Developers say that, as transport vessels, automated ships will reduce the risk of accidents with the potential of saving staggering amounts of money, beginning with eliminating labor costs. In addition, removing human support systems such as living quarters would yield sizable weight reduction and free up additional cargo space; at a mere 40 ft. (12 m.) long, the unmanned Maxliner is built to carry up to 2.5 tons.
“We now lose about 70% of our vegetables and fruits to waste …”
Designed and built in Britain, Maxliner was initially developed to find new ways to map the sea floor. In addition to transportation, it could serve other uses.
“It’s a fundamentally versatile model,” says Ben Simpson, SEA-KIT’s managing director. “It’s potential lies in its ability to be adapted to a range of tasks, whether it be transit, hydrographic surveys, environmental missions or marine safety and security. We’re tremendously excited to push the technology to its limits and see what we can achieve.”

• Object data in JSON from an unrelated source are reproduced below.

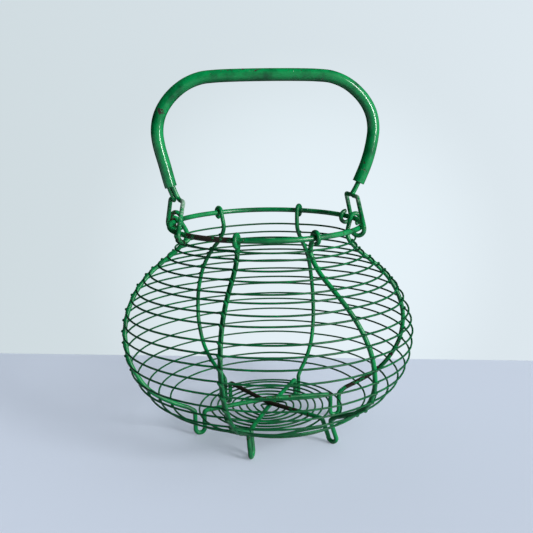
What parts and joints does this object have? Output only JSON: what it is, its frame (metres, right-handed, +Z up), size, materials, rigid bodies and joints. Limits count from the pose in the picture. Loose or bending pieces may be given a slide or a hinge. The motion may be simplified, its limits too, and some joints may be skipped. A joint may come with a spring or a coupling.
{
  "type": "wire egg basket",
  "caption": "Round-bellied wire basket with looped wire feet, a spirally wound thin wire over bent ribs, an open mouth and a tall upright handle with a tube grip.",
  "frame": {"origin": "on the floor, under the middle of the basket", "axes": "+Z up; +X towards the right fork of the handle, so the handle stands in the XZ plane; -Y is the front"},
  "size_m": [0.263, 0.263, 0.3221],
  "materials": {
    "green_paint": "glossy green enamel over steel wire, chipped to rust in places",
    "winding_paint": "glossy green enamel over thin steel wire",
    "handle_paint": "green enamel over steel wire, worn pale and rusty at the bends",
    "grip_paint": "green enamel over a steel tube, rubbed by hands to rust specks"
  },
  "bodies": {
    "basket": {"rim": "green_paint", "rib_wire_left_to_right": "green_paint", "rib_wire_front_right_to_back_left": "green_paint", "rib_wire_front_left_to_back_right": "green_paint", "winding_neck": "winding_paint", "winding_shoulder": "winding_paint", "winding_belly": "winding_paint", "winding_bowl": "winding_paint", "winding_heel": "winding_paint", "winding_base": "winding_paint"},
    "handle": {"handle_wire_front": "handle_paint", "handle_wire_back": "handle_paint", "handle_grip": "grip_paint"}
  },
  "joints": [
    {"name": "handle_lift", "type": "slide", "parent": "basket", "child": "handle", "axis": [0, 0, 1], "range_m": [0, 0.0015]}
  ]
}
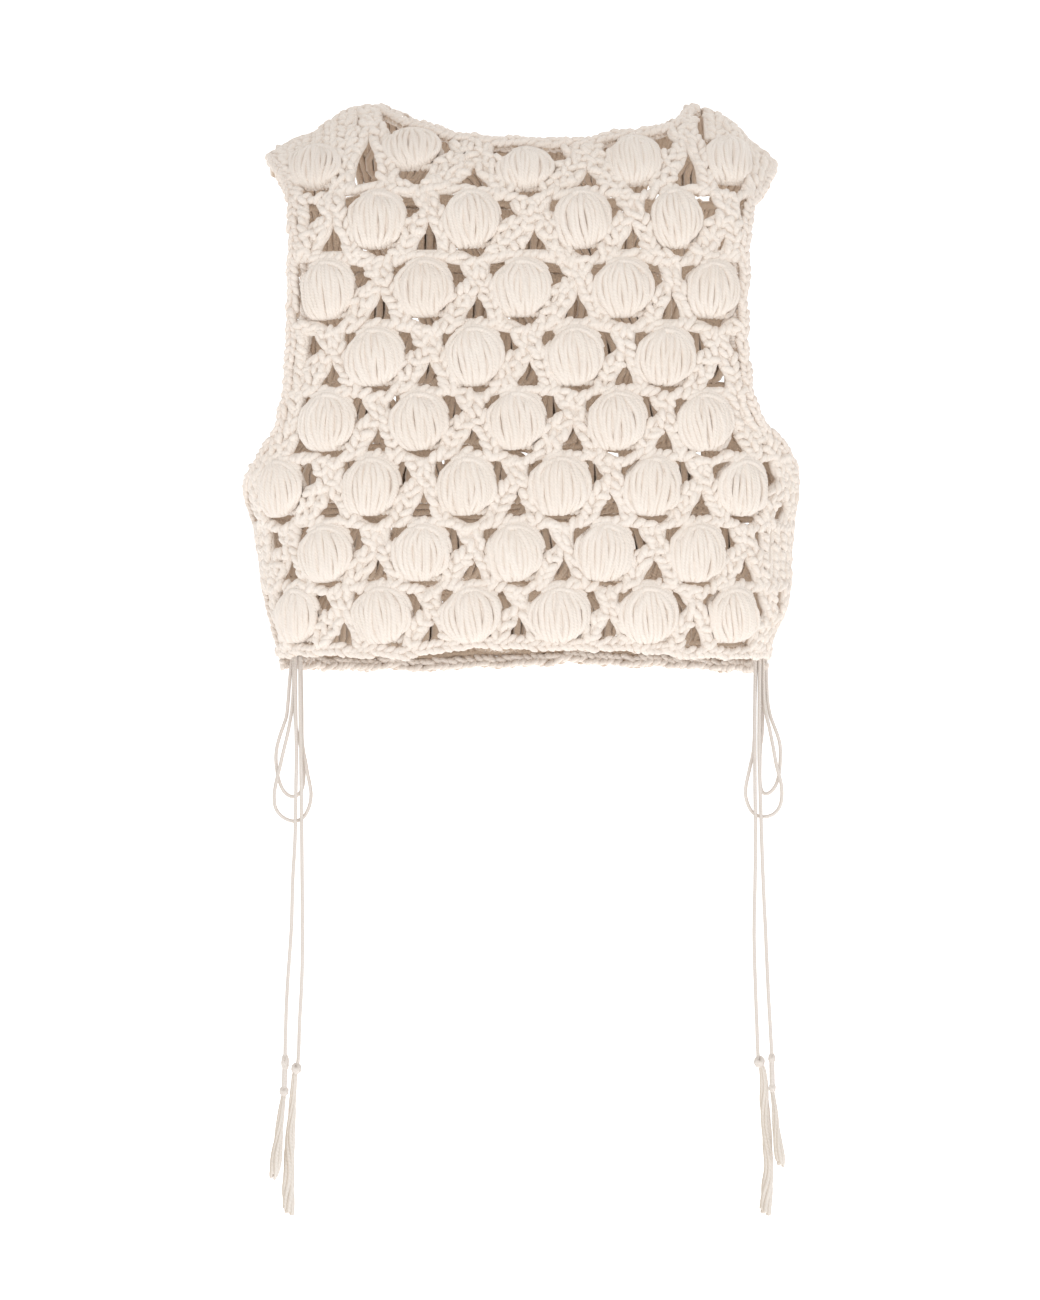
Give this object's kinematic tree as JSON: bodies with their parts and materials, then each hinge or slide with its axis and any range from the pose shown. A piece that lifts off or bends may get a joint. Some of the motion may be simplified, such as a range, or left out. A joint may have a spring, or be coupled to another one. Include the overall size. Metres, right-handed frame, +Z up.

The defense industry is deeply involved in the development of autonomous vessels. Seagull, a multi-role unmanned surface vessel (USV) manufactured by Israel’s Elbit Systems of Haifa, is being outfitted now with mini torpedoes, manufactured by Italian contractor Leonardo. Unveiled in 2016, Seagull is capable of conducting mine counter-measures, anti-submarine warfare (ASW), maritime security and hydrography.
In February, the Israeli Navy deployed Seagull in an ASW exercise that included lowering a sub-hunting sonar device initially designed for helicopters, but recently retrofitted to be dropped into the water from the surface. Elbit says Seagull minimizes risk to human life and can lead to significantly lower operating costs.